Mitos gua Plato terdapat dalam buku Republic. Dalam Dialog ini Plato juga memberi gambaran mengenai Negara ideal yang dinamakan Negara utopis. Plato mengatakan bahwa Negara hendaknya diperintah oleh seorang filsuf. Menurut Plato tubuh manusia terdiri atas tiga bagian: kepala, dada, dan perut. Akal terletak di kepala, kehendak terletak di dada, dan nafsu terletak di perut. Masing-masing dari bagian jiwa ini juga memiliki cita-cita atau kebajikan. Akal mencita-citakan kebijaksanaan, kehendak mencita-citakan keberanian, dan nafsu harus dikekang sehingga kesopanan dapat ditegakkan. Hanya ketika tiga hal tersebut dijalankan bersamaan, manusia dapat dikatakan berbudi luhur.
Plato membayangkan Negara yang dibangun dengan cara persis seperti tubuh manusia. Negara mempunyai pemimpin, pembantu, dan pekerja. Plato menggunakan ilmu pengobatan Yunani sebagai model. Sebagaimana manusia yang sehat dan selaras mempertahankan keseimbangan dan kesederhanaan, begitu pula Negara yang baik ditandai dengan adanya kesadaran setiap orang akan tempat mereka dalam keseluruhan gambar itu.

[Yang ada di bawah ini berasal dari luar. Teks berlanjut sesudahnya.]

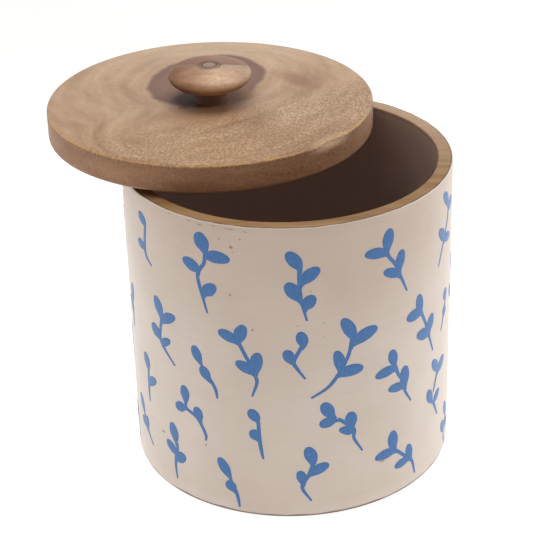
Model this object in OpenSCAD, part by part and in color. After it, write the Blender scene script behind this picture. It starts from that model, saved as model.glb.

Plato seorang rasionalis, diapun menyatakan bahwa Negara yang baik diperintah oleh akal sebagaimana kepala mengatur tubuh, maka filsuflah yang harus mengatur masyarakat. Negara Plato adalah Negara yang totaliter. Plato juga percaya bahwa wanita bisa memerintah sama baiknya dengan laki-laki karena sama-sama memiliki akal. Wanita dapat memiliki penalaran yang sama dengan laki-laki asalkan memperoleh pelatihan yang sama dan dibebaskan dari kewajiban membesarkan anak dan mengurusi rumah tangga. Dalam Negara ideal Plato, seorang pemimpin kesatria juga tidak boleh menjalankan kehidupan keluarga dan memiliki kekayaan pribadi.

Dalam kitab hukum, Plato menulis bahwa Negara konstutional adalah Negara terbaik kedua di dunia. Dalam hal ini, kebebasan wanita lebih dibatasi. Sebuah Negara yang tidak mendidik dan melatih kaum wanita seperti orang yang hanya melatih tangan kanannya. Dalam dialog Simposium, dia menceritakan seorang pendeta wanita yang legendaries. Wanita ini bernama Diotima, seorang wanita yang telah memberi wawasan filsafat kepada Socrates.